Mathematically, principal component analysis is a transformation. The direction of the transformation is based on the maximum variation in the data. If we have three-dimensional data then we can use principal component analysis to reduce the number of dimensions. The number of dimensions will depend on the number of directions of variation in the data, and the degree of variation in that direction.
There is one important advantage that the practitioner should be aware of when using principal component analysis: If the original data set is correlated, then the transformed data set will be uncorrelated. If the units of each attribute are different, then the transformation should be based on the correlation matrix and not the covariance matrix.
The goal is to develop a specified number of clusters in a collection of objects, understand the properties of each cluster, and then have a way of assigning a new object to one of these clusters so that we can make an educated prediction about the behavior of the new object. We can quickly make these calculations using commercial off-the-shelf software. Like any good model-building approach, we will clearly understand the question we need to answer, develop a model, and then verify and validate that the model is accurate.

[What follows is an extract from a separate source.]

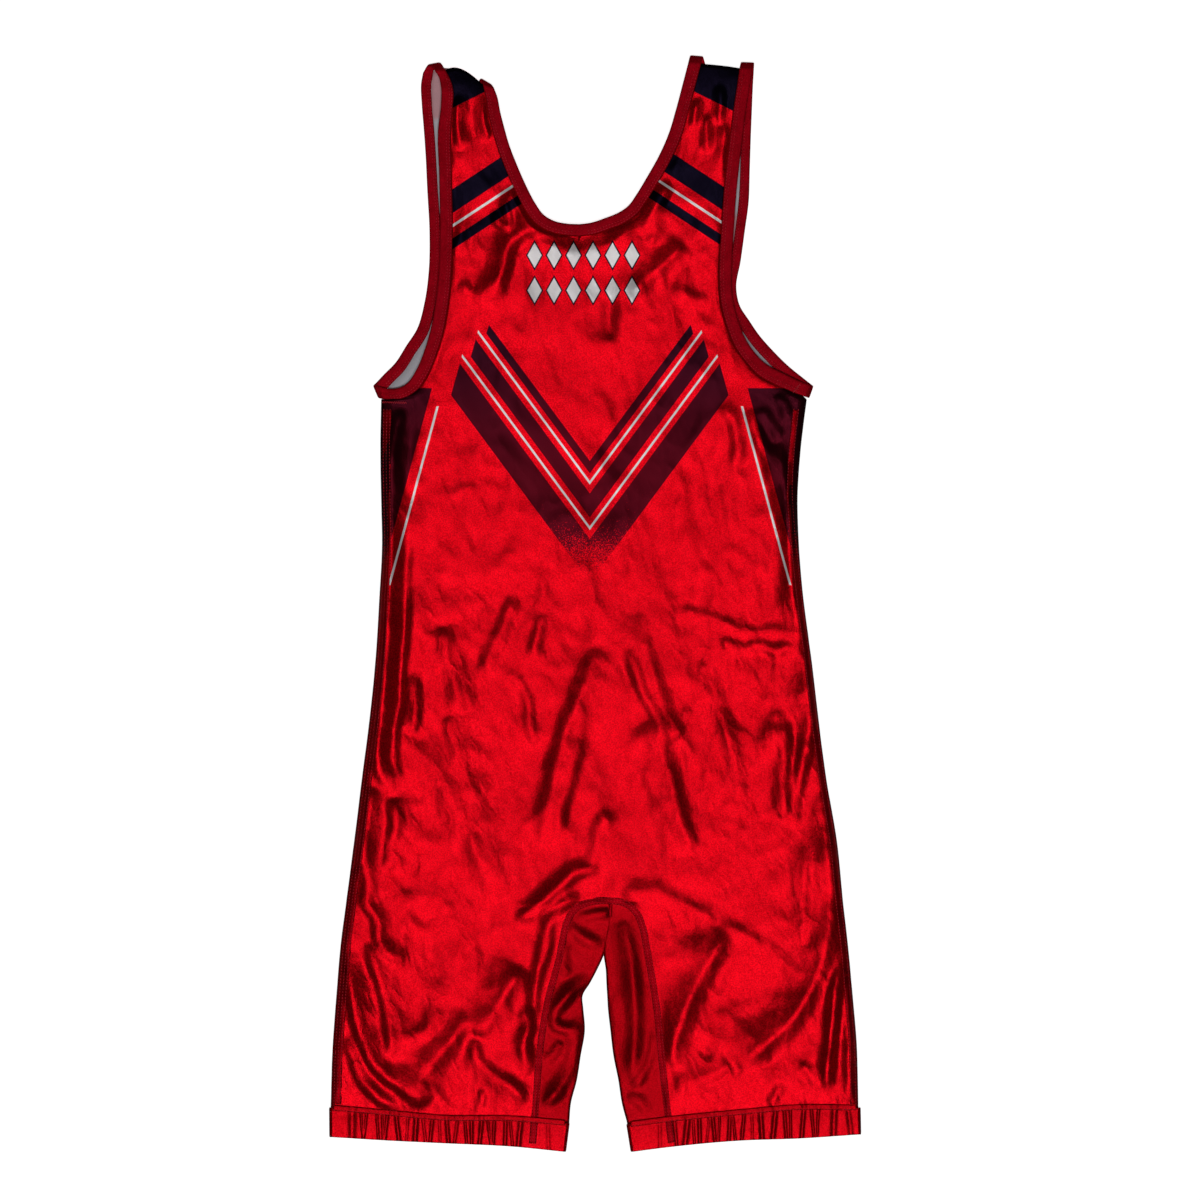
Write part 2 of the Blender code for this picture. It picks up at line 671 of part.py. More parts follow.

The examples that follow illustrate our approach:
• Generate a predetermined number of clusters based on the similarity of the objects under consideration
• Establish an index using principal component analysis
• Establish the bounds of the index for each cluster
• Verify and validate the model
• Use the model to make predictions
Example No. 1: Estimating the time to develop a software release
For years, the software development community has tried to develop accurate models that can predict the development time of software releases. One of the many challenges is employing data that are relevant in an environment where the software development tools, process, and personnel change more rapidly than the software development time. However, if we examine smaller software releases, updates, or the production of software patches that have a relatively shorter software development time, then we can apply this technique to estimate the level of effort because the data are relevant to the problem under examination.
Software can be characterized by the number of lines of software code that can be assembled and executed, the number of calls to functions or subroutines, and the number of requirements met in a portion of code. This example in figure 1 uses fictitious data to illustrate the application of this technique to estimate the time to develop a small software release.
The principal component index “PC1Effort” illustrated in figure 2 is associated with the clusters in the following way:
If -3021 < PC1Effort < -2219 then the Level of Effort is associated with Cluster 1–Low Level of Effort
If -7085 < PC1Effort < -6063 then the Level of Effort is associated with Cluster 2–Medium Level of Effort
If -11155 < PC1Effort < -9940 then the Level of Effort is associated with Cluster 3–High Level of Effort
In this case, 97 percent of the cumulative value of the eigenvalues are represented by the first eigenvalue. Therefore, the three dimensions of data can be transformed into one dimension as represented in the equation above.
After the model is verified and validated against a test set of data (see figure 3), the practitioner can predict the expected level of effort in hours to develop a software release using estimates of the number of lines of code, the number of requirements, and the expected number of calls. If a calculation of PC1 was -7000, then we would estimate the level of effort to be between 160 and 190 hours of work.
Example No. 2: Estimating the number of defects from an electronic device
Electronic devices can be characterized based on the number of components, the number of electronic board levels, and the number of solder joints. In this example we will apply this technique to estimating the number of defects that occur during the production of a new electronic device. In this example, a fictitious data set represents the number of defects in the production of 100 units of various electronic products (see figure 4).
In this example, 97 percent of the cumulative value of the eigenvalues are represented in the first two eigenvalues. In figure 5, we transform the data from three dimensions into two dimensions and make estimates of the expected level of defects using the first two principal components. If PC1 was -1150 and PC2 was 50, then we would expect 180 to 210 defects in 100 production units. Figure 6 is a graphical representation of the product defects.
The examples above illustrate that complex relationships can be reduced to simple predictive models that give accurate estimates of product or software complexity. Although these examples are intended to demonstrate basic principles, the approach can be used on more complex data sets having a higher level of dimension. But as these simple examples illustrate, the quality practitioner who employs a combination of cluster analysis and principal component analysis has a powerful approach to develop predictive models that answer some common questions in our field.
For more on this subject, consult Finding Groups in Data by Leonard Kaufman and Peter Rousseeuw (John Wiley & Sons, 1990), chapters 1–5; and Applied Multivariate Statistical Analysis, by Richard Johnson and Dean Wichern (Prentice Hall, 1988) Chapter 8: Principle Components.